**The task**
Write the data out again, exactly as given.

**Recorded data**

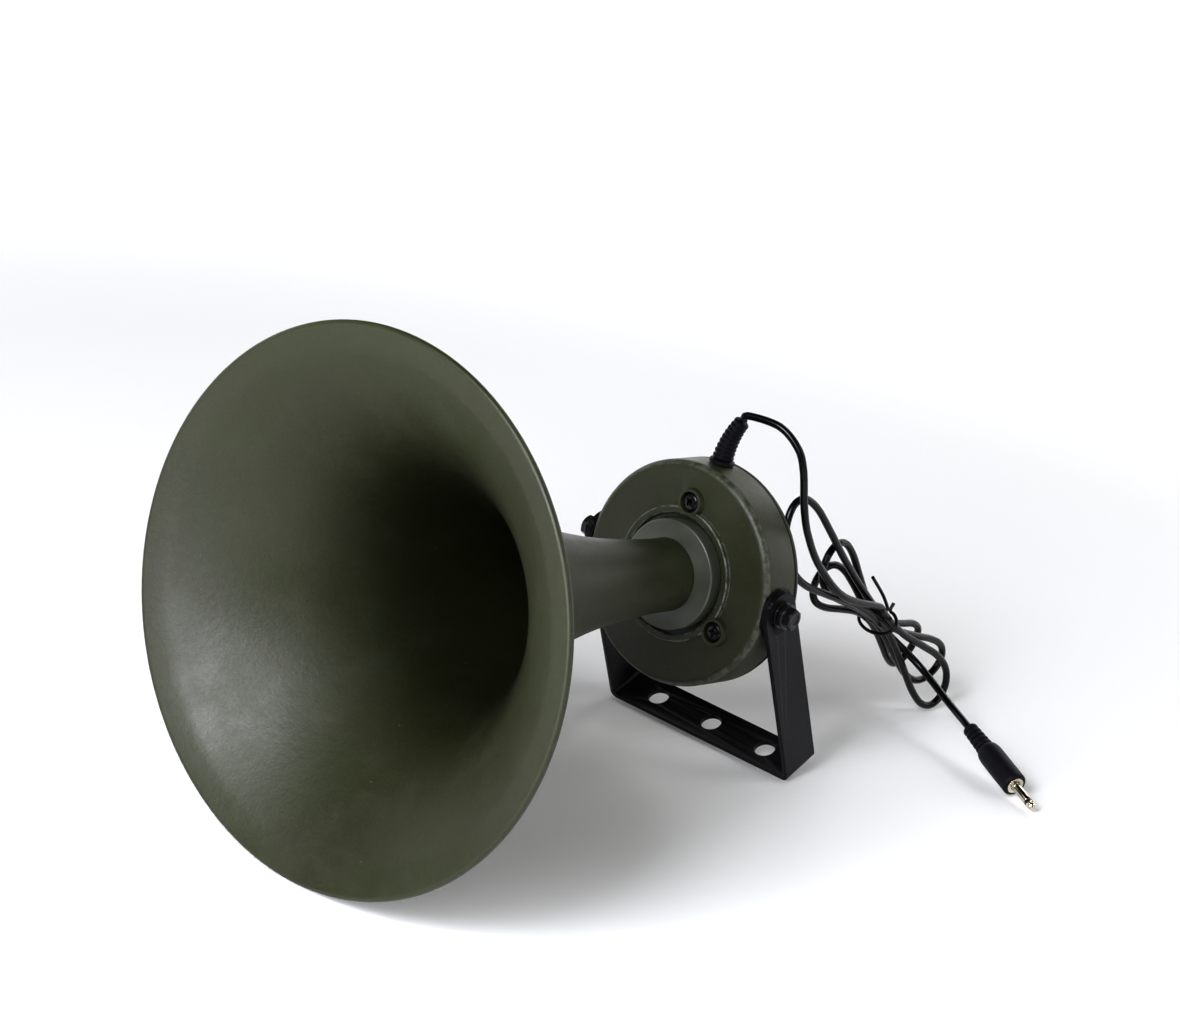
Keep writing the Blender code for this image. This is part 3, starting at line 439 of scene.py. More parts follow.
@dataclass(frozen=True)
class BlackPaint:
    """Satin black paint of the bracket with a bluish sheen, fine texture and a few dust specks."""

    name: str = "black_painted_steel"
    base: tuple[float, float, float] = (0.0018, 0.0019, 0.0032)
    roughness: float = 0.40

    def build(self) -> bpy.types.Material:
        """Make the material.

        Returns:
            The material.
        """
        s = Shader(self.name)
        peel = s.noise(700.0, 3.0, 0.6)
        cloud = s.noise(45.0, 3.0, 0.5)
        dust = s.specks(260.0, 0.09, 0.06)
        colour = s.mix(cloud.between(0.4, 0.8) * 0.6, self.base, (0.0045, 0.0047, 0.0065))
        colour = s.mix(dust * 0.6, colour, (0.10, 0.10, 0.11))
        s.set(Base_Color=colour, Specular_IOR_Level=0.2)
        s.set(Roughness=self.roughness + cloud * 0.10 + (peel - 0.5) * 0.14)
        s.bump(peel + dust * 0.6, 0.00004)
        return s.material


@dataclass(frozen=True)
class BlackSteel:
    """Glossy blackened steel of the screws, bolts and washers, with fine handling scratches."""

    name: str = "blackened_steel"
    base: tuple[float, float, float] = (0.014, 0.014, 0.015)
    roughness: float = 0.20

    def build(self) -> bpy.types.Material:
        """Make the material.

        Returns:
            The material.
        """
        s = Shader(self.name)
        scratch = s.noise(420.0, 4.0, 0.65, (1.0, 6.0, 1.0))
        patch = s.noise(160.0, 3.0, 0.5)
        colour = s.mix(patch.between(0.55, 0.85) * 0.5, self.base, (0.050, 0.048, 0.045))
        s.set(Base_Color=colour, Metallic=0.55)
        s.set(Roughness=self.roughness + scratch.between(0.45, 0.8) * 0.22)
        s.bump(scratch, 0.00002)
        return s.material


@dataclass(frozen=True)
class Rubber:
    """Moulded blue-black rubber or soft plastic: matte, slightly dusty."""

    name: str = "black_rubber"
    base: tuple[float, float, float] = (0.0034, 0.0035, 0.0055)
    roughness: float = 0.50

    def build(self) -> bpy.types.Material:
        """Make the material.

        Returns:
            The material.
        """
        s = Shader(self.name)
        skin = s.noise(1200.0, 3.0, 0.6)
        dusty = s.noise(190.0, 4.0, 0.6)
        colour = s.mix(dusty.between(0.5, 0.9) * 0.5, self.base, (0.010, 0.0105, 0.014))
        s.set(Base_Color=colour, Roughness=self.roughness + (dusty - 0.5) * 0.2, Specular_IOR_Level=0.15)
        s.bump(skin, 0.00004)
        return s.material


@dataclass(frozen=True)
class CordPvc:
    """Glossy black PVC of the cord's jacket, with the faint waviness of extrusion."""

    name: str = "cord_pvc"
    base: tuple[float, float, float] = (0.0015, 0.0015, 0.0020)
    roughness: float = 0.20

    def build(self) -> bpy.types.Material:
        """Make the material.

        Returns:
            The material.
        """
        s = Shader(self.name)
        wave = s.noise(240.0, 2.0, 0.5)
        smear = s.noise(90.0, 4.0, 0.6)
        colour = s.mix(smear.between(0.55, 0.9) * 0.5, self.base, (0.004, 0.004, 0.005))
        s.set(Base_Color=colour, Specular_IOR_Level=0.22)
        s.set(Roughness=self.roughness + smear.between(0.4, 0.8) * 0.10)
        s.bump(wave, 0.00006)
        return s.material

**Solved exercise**
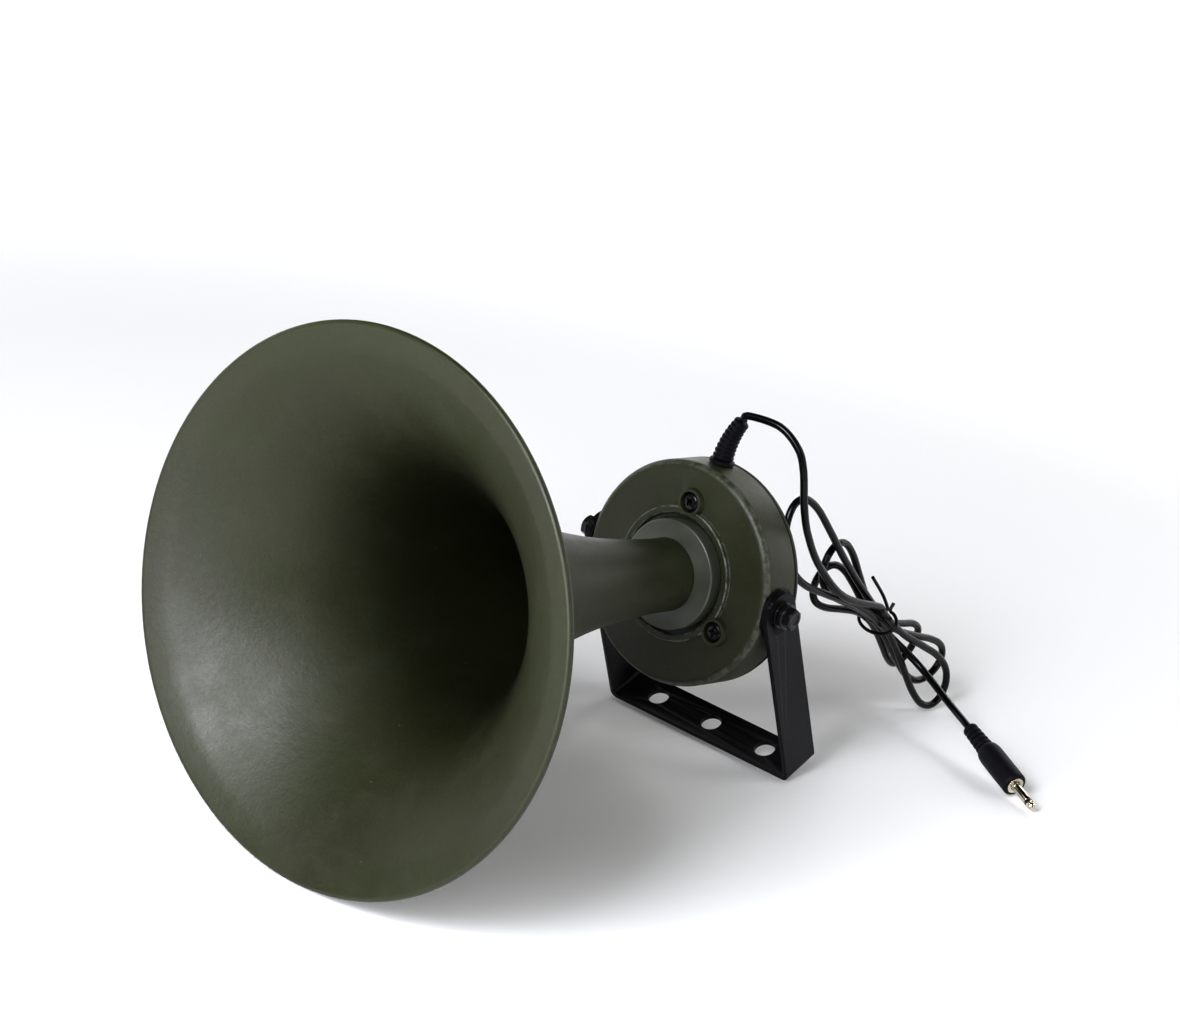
Keep writing the Blender code for this image. This is part 3, starting at line 439 of scene.py. More parts follow.
@dataclass(frozen=True)
class BlackPaint:
    """Satin black paint of the bracket with a bluish sheen, fine texture and a few dust specks."""

    name: str = "black_painted_steel"
    base: tuple[float, float, float] = (0.0018, 0.0019, 0.0032)
    roughness: float = 0.40

    def build(self) -> bpy.types.Material:
        """Make the material.

        Returns:
            The material.
        """
        s = Shader(self.name)
        peel = s.noise(700.0, 3.0, 0.6)
        cloud = s.noise(45.0, 3.0, 0.5)
        dust = s.specks(260.0, 0.09, 0.06)
        colour = s.mix(cloud.between(0.4, 0.8) * 0.6, self.base, (0.0045, 0.0047, 0.0065))
        colour = s.mix(dust * 0.6, colour, (0.10, 0.10, 0.11))
        s.set(Base_Color=colour, Specular_IOR_Level=0.2)
        s.set(Roughness=self.roughness + cloud * 0.10 + (peel - 0.5) * 0.14)
        s.bump(peel + dust * 0.6, 0.00004)
        return s.material


@dataclass(frozen=True)
class BlackSteel:
    """Glossy blackened steel of the screws, bolts and washers, with fine handling scratches."""

    name: str = "blackened_steel"
    base: tuple[float, float, float] = (0.014, 0.014, 0.015)
    roughness: float = 0.20

    def build(self) -> bpy.types.Material:
        """Make the material.

        Returns:
            The material.
        """
        s = Shader(self.name)
        scratch = s.noise(420.0, 4.0, 0.65, (1.0, 6.0, 1.0))
        patch = s.noise(160.0, 3.0, 0.5)
        colour = s.mix(patch.between(0.55, 0.85) * 0.5, self.base, (0.050, 0.048, 0.045))
        s.set(Base_Color=colour, Metallic=0.55)
        s.set(Roughness=self.roughness + scratch.between(0.45, 0.8) * 0.22)
        s.bump(scratch, 0.00002)
        return s.material


@dataclass(frozen=True)
class Rubber:
    """Moulded blue-black rubber or soft plastic: matte, slightly dusty."""

    name: str = "black_rubber"
    base: tuple[float, float, float] = (0.0034, 0.0035, 0.0055)
    roughness: float = 0.50

    def build(self) -> bpy.types.Material:
        """Make the material.

        Returns:
            The material.
        """
        s = Shader(self.name)
        skin = s.noise(1200.0, 3.0, 0.6)
        dusty = s.noise(190.0, 4.0, 0.6)
        colour = s.mix(dusty.between(0.5, 0.9) * 0.5, self.base, (0.010, 0.0105, 0.014))
        s.set(Base_Color=colour, Roughness=self.roughness + (dusty - 0.5) * 0.2, Specular_IOR_Level=0.15)
        s.bump(skin, 0.00004)
        return s.material


@dataclass(frozen=True)
class CordPvc:
    """Glossy black PVC of the cord's jacket, with the faint waviness of extrusion."""

    name: str = "cord_pvc"
    base: tuple[float, float, float] = (0.0015, 0.0015, 0.0020)
    roughness: float = 0.20

    def build(self) -> bpy.types.Material:
        """Make the material.

        Returns:
            The material.
        """
        s = Shader(self.name)
        wave = s.noise(240.0, 2.0, 0.5)
        smear = s.noise(90.0, 4.0, 0.6)
        colour = s.mix(smear.between(0.55, 0.9) * 0.5, self.base, (0.004, 0.004, 0.005))
        s.set(Base_Color=colour, Specular_IOR_Level=0.22)
        s.set(Roughness=self.roughness + smear.between(0.4, 0.8) * 0.10)
        s.bump(wave, 0.00006)
        return s.material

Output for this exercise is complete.